WLFI’s treasury transferred a total of 3 billion $WLFI tokens to an agent wallet, valued at approximately $266 million at the then-current price.
This huge amount of tokens did not go directly into Dolomite; its destination remains a mystery.
Adding all channels together, the total stablecoins mobilized by WLFI through Dolomite and Coinbase Prime reached $75 million.
Choosing Dolomite was no coincidence.
Public information shows that Dolomite co-founder Corey Caplan also serves as an advisor to WLFI.
WLFI’s own lending platform, “WLFI Markets,” is built on the Dolomite protocol.
This forms a typical related-party transaction: WLFI borrows stablecoins by using its own issued tokens as collateral on a protocol created with the help of its own advisor, and borrows its own issued stablecoins.
In traditional finance, such transactions require strict disclosure and independent approval, but here, firewalls are almost nonexistent.
The consequences are direct.
WLFI’s borrowing accounts for about 55% of Dolomite’s total platform liquidity of $458.9 million.
In the $USD1 pool, out of a total supply of $180 million, $167.5 million has been borrowed, leaving only about $12.5 million available.
The supply rate for $USD1 is as high as 16.24%, with a borrowing rate of 9.18%, reflecting a concentrated activity dominated by a single borrower rather than organic market demand.
Collateral risk is equally alarming.
The market depth of the $WLFI token is extremely limited, with daily trading volume far below its collateral size.

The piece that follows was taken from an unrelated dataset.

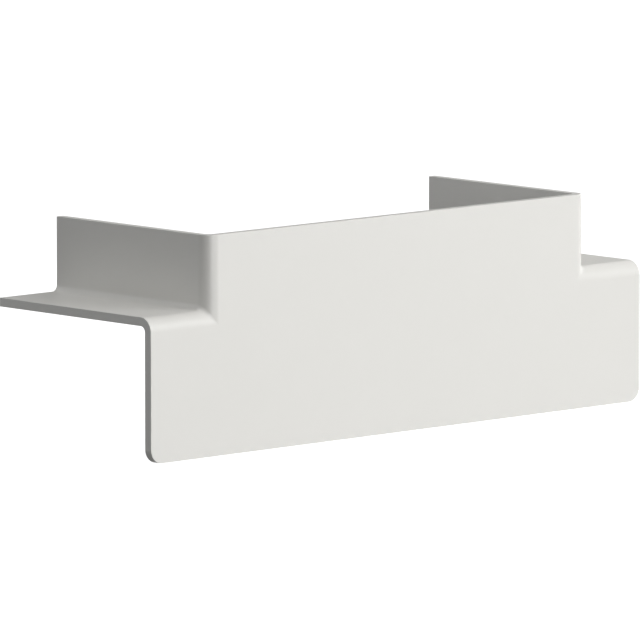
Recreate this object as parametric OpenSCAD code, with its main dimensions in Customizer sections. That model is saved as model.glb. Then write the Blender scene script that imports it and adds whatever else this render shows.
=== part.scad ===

A sharp price drop triggering liquidation could cause forced selling that might break through the token’s price before collateral is disposed of, ultimately resulting in bad debt borne by ordinary depositors who cannot exit.
This is not WLFI’s first controversy.
According to The Wall Street Journal, four days before Trump’s inauguration, a company supported by Abu Dhabi Prince Sheikh Tahnoon bin Zayed Al Nahyan, Aryam Investment 1, acquired a 49% stake in WLFI for $500 million.
Of that, $187 million was paid upfront, flowing to entities affiliated with the Trump family.
Aryam thus became the only known investor besides the founders and gained a seat on the board.
Additionally, WLFI’s stablecoin $USD1 previously collaborated with Southeast Asian project AB DAO, which was linked to Chen Zhi, head of the sanctioned Cambodian Prince Group.
WLFI responded that they were unaware of this.
On February 23rd, $USD1 briefly de-pegged to $0.994, causing a panic withdrawal of $270 million.
In response to questions, WLFI stated on April 10th that as one of the largest suppliers and borrowers on WLFI Markets, there is no liquidation risk and collateral can be added at any time.
The project disclosed that $USD1 has an annualized revenue of about $159.5 million, and in the past six months, they have repurchased approximately 435 million $WLFI.
They also plan to propose governance measures to unlock early tokens and upgrade $USD1 's functionality.
However, this response sidesteps the core issue:
As the dominant player in the lending pool, how does WLFI ensure that extreme market conditions do not harm ordinary depositors?
When the protocol’s co-founder is also a project advisor, who guarantees the independence of risk control?
To date, neither Dolomite nor WLFI has explained the governance process for related-party transactions.
The $WLFI token price has fallen to a historic low of $0.0858.